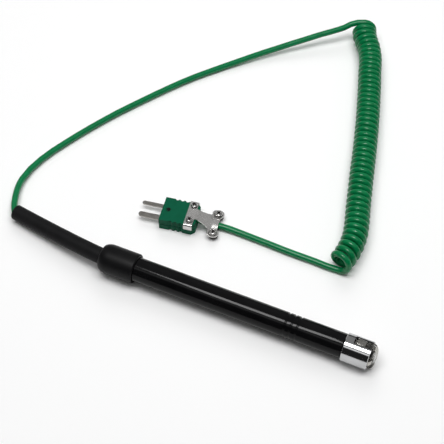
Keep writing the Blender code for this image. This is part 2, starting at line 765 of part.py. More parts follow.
def make_terminal_screw(name, side, place):
    top = TERMINAL_HEAD_HEIGHT
    profile = [(0.0, top), (TERMINAL_HEAD_RADIUS - GAP, top), (TERMINAL_HEAD_RADIUS, top - GAP),
               (TERMINAL_HEAD_RADIUS, 0.0), (TERMINAL_SHANK_RADIUS, 0.0),
               (TERMINAL_SHANK_RADIUS, -TERMINAL_SHANK_LENGTH), (0.0, -TERMINAL_SHANK_LENGTH)]
    screw = turned(name, profile, BRASS, place, closed=False, steps=SMALL_STEPS)
    height = (PLUG_HEIGHT + BLADE_THICKNESS) / 2.0 + SEAT
    screw.location = (TERMINAL_X, side * BLADE_SPACING / 2.0, height)
    return screw


def make_plug_lead(name, side, place):
    """Bare end of a lead from the cable's jacket to the terminal screw's head, lying on the blade."""
    height = (PLUG_HEIGHT + BLADE_THICKNESS) / 2.0 + SEAT + PLUG_LEAD_RADIUS
    inner = side * LEAD_SPACING / 2.0
    outer = side * BLADE_SPACING / 2.0
    head = TERMINAL_X + TERMINAL_HEAD_RADIUS + GAP
    start = PLUG_JACKET_END - GAP
    points = [(start, inner, PLUG_HEIGHT / 2.0), (start - 1.5 * MM, inner, height),
              (head + 1.5 * MM, outer, height), (head, outer, height)]
    return round_tube(name, points, PLUG_LEAD_RADIUS, STEEL, place)


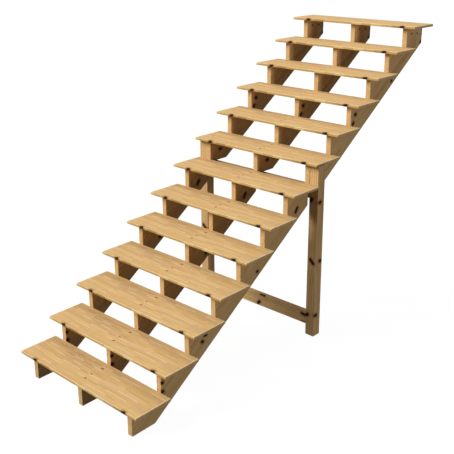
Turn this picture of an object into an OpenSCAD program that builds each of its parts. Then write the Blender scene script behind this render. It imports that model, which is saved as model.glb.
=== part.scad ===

::::

> Work to be completed
Please print the lines from the start of the records up to and including the line with "return screw", copying each one exactly and leaving out the rest.

> The completed task
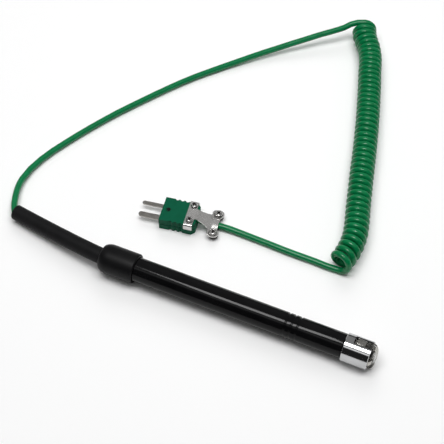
Keep writing the Blender code for this image. This is part 2, starting at line 765 of part.py. More parts follow.
def make_terminal_screw(name, side, place):
    top = TERMINAL_HEAD_HEIGHT
    profile = [(0.0, top), (TERMINAL_HEAD_RADIUS - GAP, top), (TERMINAL_HEAD_RADIUS, top - GAP),
               (TERMINAL_HEAD_RADIUS, 0.0), (TERMINAL_SHANK_RADIUS, 0.0),
               (TERMINAL_SHANK_RADIUS, -TERMINAL_SHANK_LENGTH), (0.0, -TERMINAL_SHANK_LENGTH)]
    screw = turned(name, profile, BRASS, place, closed=False, steps=SMALL_STEPS)
    height = (PLUG_HEIGHT + BLADE_THICKNESS) / 2.0 + SEAT
    screw.location = (TERMINAL_X, side * BLADE_SPACING / 2.0, height)
    return screw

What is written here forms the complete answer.